Data Cleaning with PHP, Filters, Validators, Pipelines
PHP scrapers also produce dirty data. Use filter_var, validators, and a small pipeline pattern to coerce, validate, and reshape, the PHP counterpart to pandas.
What you’ll learn
- Normalize strings (trim, case, whitespace, non-breaking spaces).
- Coerce types with `filter_var`, sprintf, DateTime.
- Validate fields against business rules.
- Compose cleaning into a reusable pipeline pattern.

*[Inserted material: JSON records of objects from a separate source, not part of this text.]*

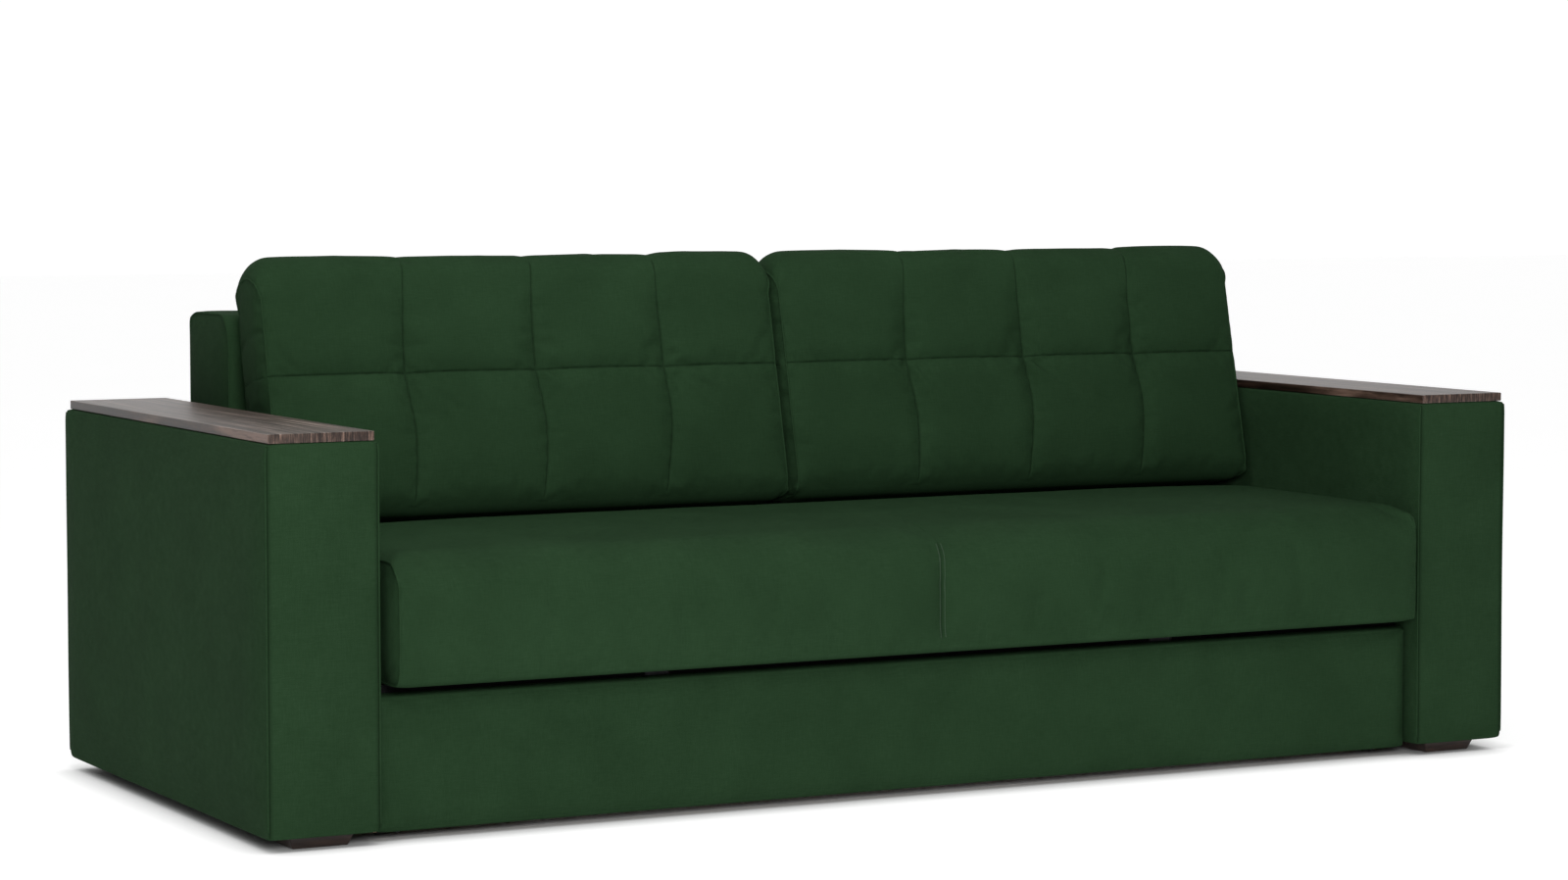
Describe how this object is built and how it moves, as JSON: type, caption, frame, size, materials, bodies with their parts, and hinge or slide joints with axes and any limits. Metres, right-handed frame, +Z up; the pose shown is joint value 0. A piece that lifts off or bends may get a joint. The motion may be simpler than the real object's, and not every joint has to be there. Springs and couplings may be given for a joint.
{
  "type": "sofa bed",
  "caption": "Wide box-armed fabric sofa with wooden arm tops and loose tufted cushions; the seat rolls forward and the back drops down behind it to make a double bed.",
  "frame": {"origin": "on the floor, at the middle of the closed sofa's footprint", "axes": "+X to the right arm as seen from the front, +Y to the rear, +Z up"},
  "size_m": [2.4, 1.026, 0.9253],
  "materials": {
    "green_fabric": "matte fine plain weave, deep green",
    "dark_laminate": "satin dark walnut laminate, grain along the depth",
    "dark_foot": "satin dark stained",
    "timber": "planed softwood, unfinished",
    "chipboard": "raw chipboard",
    "steel": "black zinc",
    "wheel_rubber": "matte",
    "zip_tape": "matte"
  },
  "bodies": {
    "sofa_base": {"arm_cover_left": "green_fabric", "arm_inner_board_left": "chipboard", "arm_outer_board_left": "chipboard", "arm_frame_left": "timber", "arm_top_left": "dark_laminate", "arm_foot_front_left": "dark_foot", "arm_foot_rear_left": "dark_foot", "hinge_plate_left": "steel", "stop_block_left": "timber", "roller_rail_left": "timber", "back_rest_left": "timber", "box_wall_left": "chipboard", "centre_foot_left": "dark_foot", "arm_cover_right": "green_fabric", "arm_inner_board_right": "chipboard", "arm_outer_board_right": "chipboard", "arm_frame_right": "timber", "arm_top_right": "dark_laminate", "arm_foot_front_right": "dark_foot", "arm_foot_rear_right": "dark_foot", "hinge_plate_right": "steel", "stop_block_right": "timber", "roller_rail_right": "timber", "back_rest_right": "timber", "box_wall_right": "chipboard", "centre_foot_right": "dark_foot", "cross_rail_front": "timber", "cross_rail_mid": "timber", "rear_rail": "timber", "box_floor_panel": "chipboard", "box_wall_front": "chipboard", "box_wall_rear": "chipboard"},
    "seat": {"seat_pad": "green_fabric", "seat_frame": "timber", "seat_slats": "timber", "apron_pad": "green_fabric", "apron_board": "chipboard", "apron_bracket_left": "steel", "wheel_fork_left": "steel", "roller_bracket_left": "steel", "apron_bracket_right": "steel", "wheel_fork_right": "steel", "roller_bracket_right": "steel"},
    "back": {"back_cover": "green_fabric", "back_bottom_board": "chipboard", "back_frame": "chipboard", "hinge_sleeve_left": "steel", "hinge_sleeve_right": "steel"},
    "cushion_body_left": {"cushion_left": "green_fabric", "cushion_zip_left": "zip_tape"},
    "front_wheel_body_left": {"front_wheel_left": "wheel_rubber"},
    "rear_roller_body_left": {"rear_roller_left": "wheel_rubber"},
    "cushion_body_right": {"cushion_right": "green_fabric", "cushion_zip_right": "zip_tape"},
    "front_wheel_body_right": {"front_wheel_right": "wheel_rubber"},
    "rear_roller_body_right": {"rear_roller_right": "wheel_rubber"}
  },
  "joints": [
    {"name": "seat_slide", "type": "slide", "parent": "sofa_base", "child": "seat", "axis": [0, -1, 0], "range_m": [0, 0.58]},
    {"name": "back_fold", "type": "hinge", "parent": "sofa_base", "child": "back", "pos_m": [0, 0.26, 0.275], "axis": [1, 0, 0], "range_deg": [0, 90]},
    {"name": "cushion_tilt_left", "type": "hinge", "parent": "seat", "child": "cushion_body_left", "pos_m": [-0.5, 0.07588, 0.53848], "axis": [1, 0, 0], "range_deg": [0, 103]},
    {"name": "front_wheel_roll_left", "type": "hinge", "parent": "seat", "child": "front_wheel_body_left", "pos_m": [-0.977, -0.38, 0.025], "axis": [1, 0, 0], "range_deg": [0, 1330]},
    {"name": "rear_roller_roll_left", "type": "hinge", "parent": "seat", "child": "rear_roller_body_left", "pos_m": [-0.99, 0.175, 0.227], "axis": [1, 0, 0], "range_deg": [0, 2078]},
    {"name": "cushion_tilt_right", "type": "hinge", "parent": "seat", "child": "cushion_body_right", "pos_m": [0.5, 0.07588, 0.53848], "axis": [1, 0, 0], "range_deg": [0, 103]},
    {"name": "front_wheel_roll_right", "type": "hinge", "parent": "seat", "child": "front_wheel_body_right", "pos_m": [0.977, -0.38, 0.025], "axis": [1, 0, 0], "range_deg": [0, 1330]},
    {"name": "rear_roller_roll_right", "type": "hinge", "parent": "seat", "child": "rear_roller_body_right", "pos_m": [0.99, 0.175, 0.227], "axis": [1, 0, 0], "range_deg": [0, 2078]}
  ],
  "couplings": [
    {"joint": "back_fold", "follows": "seat_slide", "rad_per_m": 2.7083},
    {"joint": "cushion_tilt_left", "follows": "seat_slide", "rad_per_m": 3.0995},
    {"joint": "front_wheel_roll_left", "follows": "seat_slide", "rad_per_m": 40},
    {"joint": "rear_roller_roll_left", "follows": "seat_slide", "rad_per_m": 62.5},
    {"joint": "cushion_tilt_right", "follows": "seat_slide", "rad_per_m": 3.0995},
    {"joint": "front_wheel_roll_right", "follows": "seat_slide", "rad_per_m": 40},
    {"joint": "rear_roller_roll_right", "follows": "seat_slide", "rad_per_m": 62.5}
  ]
}
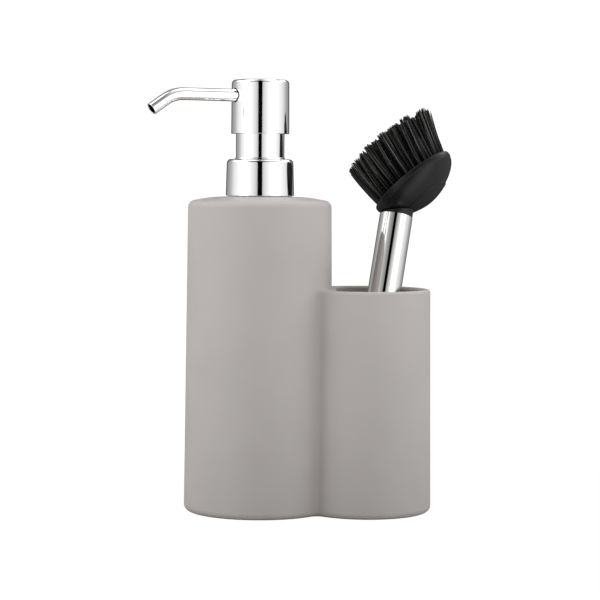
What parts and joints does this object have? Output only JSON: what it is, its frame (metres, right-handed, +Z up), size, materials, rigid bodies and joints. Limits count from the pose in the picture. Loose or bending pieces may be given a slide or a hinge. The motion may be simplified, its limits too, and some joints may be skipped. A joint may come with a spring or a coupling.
{
  "type": "soap dispenser with brush",
  "caption": "Tall soap tank and lower brush cup cast as one matte ceramic body, with a chromed push pump with bent spout and a black-bristled brush with chromed handle leaning in the cup.",
  "frame": {"origin": "on the tank's vertical axis, in the plane that the part stands on", "axes": "+Z up along the tank's axis, +X from the tank to the cup, +Y away from the front"},
  "size_m": [0.1426, 0.0921, 0.2019],
  "materials": {
    "ceramic": "matte, warm grey glazed ceramic, opaque",
    "pad": "soft foam",
    "chrome": "polished",
    "white_plastic": "moulded",
    "clear_plastic": "extruded",
    "seal": "soft",
    "steel": "drawn",
    "black_plastic": "moulded, semi-matte",
    "bristle": "nylon filament"
  },
  "bodies": {
    "stand": {"ceramic_body": "ceramic", "tank_pad": "pad", "cup_pad": "pad", "neck_insert": "white_plastic"},
    "gasket": {"neck_gasket": "seal"},
    "pump_body": {"pump_cylinder": "white_plastic", "cylinder_cap": "white_plastic", "dip_tube": "clear_plastic", "inlet_ball": "steel", "return_spring": "steel"},
    "closure": {"closure_nut": "black_plastic", "collar_shell": "chrome", "neck_sleeve": "chrome"},
    "piston": {"piston_seal": "white_plastic"},
    "head": {"piston_stem": "white_plastic", "outlet_ball": "steel", "head_core": "black_plastic", "head_shell": "chrome", "spout_tube": "chrome"},
    "brush_foot": {"handle_end_cap": "black_plastic"},
    "brush": {"handle_tube": "chrome", "handle_plug": "black_plastic", "brush_collar": "black_plastic", "brush_bowl": "black_plastic", "bristle_plate": "black_plastic", "bristles": "bristle"}
  },
  "joints": [
    {"name": "pump_pull_out", "type": "slide", "parent": "stand", "child": "gasket", "axis": [0, 0, 1], "range_m": [0, 0.155]},
    {"name": "thread_lift", "type": "slide", "parent": "gasket", "child": "pump_body", "axis": [0, 0, 1], "range_m": [0, 0.0064]},
    {"name": "closure_turn", "type": "hinge", "parent": "pump_body", "child": "closure", "pos_m": [0, 0, 0.155], "axis": [0, 0, 1], "range_deg": [0, 540]},
    {"name": "pump_press", "type": "slide", "parent": "pump_body", "child": "piston", "axis": [0, 0, -1], "range_m": [0, 0.011], "stiffness_N_per_m": 400, "springref_m": -0.008, "deforming": ["return_spring"]},
    {"name": "spout_swivel", "type": "hinge", "parent": "piston", "child": "head", "pos_m": [0, 0, 0.19], "axis": [0, 0, 1], "continuous": true},
    {"name": "brush_lift", "type": "slide", "parent": "stand", "child": "brush_foot", "axis": [0.1522, 0.2672, 0.9515], "range_m": [0, 0.12]},
    {"name": "brush_turn", "type": "hinge", "parent": "brush_foot", "child": "brush", "pos_m": [0.04437, -0.01008, 0.01015], "axis": [0.1522, 0.2672, 0.9515], "continuous": true}
  ],
  "couplings": [
    {"joint": "thread_lift", "follows": "closure_turn", "m_per_rad": 0.00066845}
  ]
}
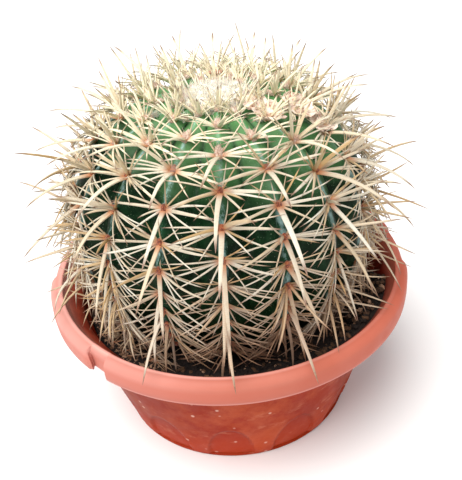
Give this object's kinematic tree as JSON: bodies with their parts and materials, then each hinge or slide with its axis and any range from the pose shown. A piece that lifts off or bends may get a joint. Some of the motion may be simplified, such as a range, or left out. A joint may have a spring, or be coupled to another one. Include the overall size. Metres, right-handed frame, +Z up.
{
  "type": "potted round cactus",
  "caption": "Globe-shaped ribbed cactus with long pale spines and a woolly crown, standing in soil in a wide round plastic bowl with a rolled rim.",
  "frame": {"origin": "centre of the underside of the bowl", "axes": "+Z up along the bowl's axis, -Y towards the front as pictured, +X to the right"},
  "size_m": [0.2563, 0.2513, 0.2676],
  "materials": {
    "pot_plastic": "satin moulded plastic, terracotta colour",
    "soil": "damp dark potting soil with bark chips and grit",
    "cactus_skin": "smooth waxy dark green skin, brighter towards the crown",
    "crown_felt": "cream felt of fine wool",
    "spines": "hard straw-yellow spines, orange-brown at the root and greyish at the tip",
    "dried_petals": "dry crumpled pinkish-tan petals",
    "gravel": "small rounded beige stones"
  },
  "bodies": {
    "root": {"pot": "pot_plastic", "soil": "soil", "cactus": "cactus_skin", "crown_wool": "crown_felt", "dried_flower_1": "dried_petals", "dried_flower_2": "dried_petals", "dried_flower_3": "dried_petals", "dried_flower_4": "dried_petals", "dried_flower_5": "dried_petals", "pebble_1": "gravel", "pebble_2": "gravel", "pebble_3": "gravel"}
  },
  "joints": []
}
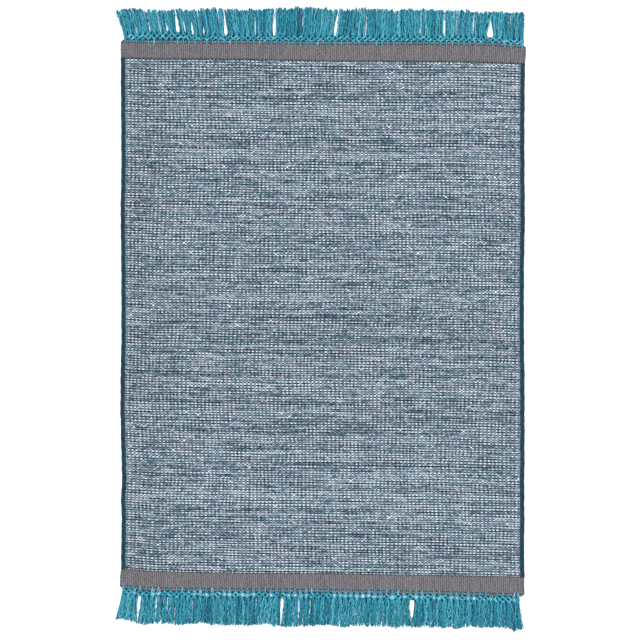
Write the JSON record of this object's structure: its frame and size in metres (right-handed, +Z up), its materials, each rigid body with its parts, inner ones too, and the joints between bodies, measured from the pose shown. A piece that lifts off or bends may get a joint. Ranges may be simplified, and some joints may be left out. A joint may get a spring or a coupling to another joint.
{
  "type": "flat-woven wool rug with knotted fringe",
  "caption": "Flat-woven wool rug in melange grey-blue with plain grey end bands, wrapped teal side cords and a knotted turquoise fringe at both ends.",
  "frame": {"origin": "centre of the rug on the floor it lies on", "axes": "+Z up from the floor, +Y along the rug's length towards its head end, +X across it to the right"},
  "size_m": [1.2132, 1.8512, 0.008],
  "materials": {
    "melange_wool": "weft-faced plain weave in space-dyed wool, white to blue-grey to dark teal, with plain grey ribbed bands at the ends",
    "teal_binding_yarn": "dark teal wool yarn wrapped closely round the side cords",
    "turquoise_fringe_yarn": "soft twisted turquoise yarn, hooked through the hem, knotted into a net and left loose at the ends"
  },
  "bodies": {
    "root": {"woven_cloth": "melange_wool", "binding_left": "teal_binding_yarn", "binding_right": "teal_binding_yarn", "fringe_head": "turquoise_fringe_yarn", "fringe_foot": "turquoise_fringe_yarn"}
  },
  "joints": []
}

PHP doesn't have pandas. It has something different: native filter_var, mature validation libraries (Symfony Validator, Respect/Validation), and the standard-library tools to build clean, composable pipelines. This lesson is the equivalent of pandas cleaning, the PHP way.
Load scraped data
<?php
// From JSON
$rows = json_decode(file_get_contents('products.json'), true);
// From JSONL
$rows = [];
foreach (file('products.jsonl', FILE_IGNORE_NEW_LINES) as $line) {
$rows[] = json_decode($line, true);
}
// From CSV
$rows = [];
$fp = fopen('products.csv', 'r');
$headers = fgetcsv($fp);
while (($cells = fgetcsv($fp)) !== false) {
$rows[] = array_combine($headers, $cells);
}
fclose($fp);
// From SQLite
$db = new PDO('sqlite:scrape.db');
$rows = $db->query('SELECT * FROM products')->fetchAll(PDO::FETCH_ASSOC);
Each pattern gives you an array of associative arrays, the universal "rows" shape in PHP.
Normalize strings
function clean_string(?string $s): ?string {
if ($s === null) return null;
$s = trim($s);
$s = str_replace("\xC2\xA0", ' ', $s); // non-breaking space (UTF-8 bytes)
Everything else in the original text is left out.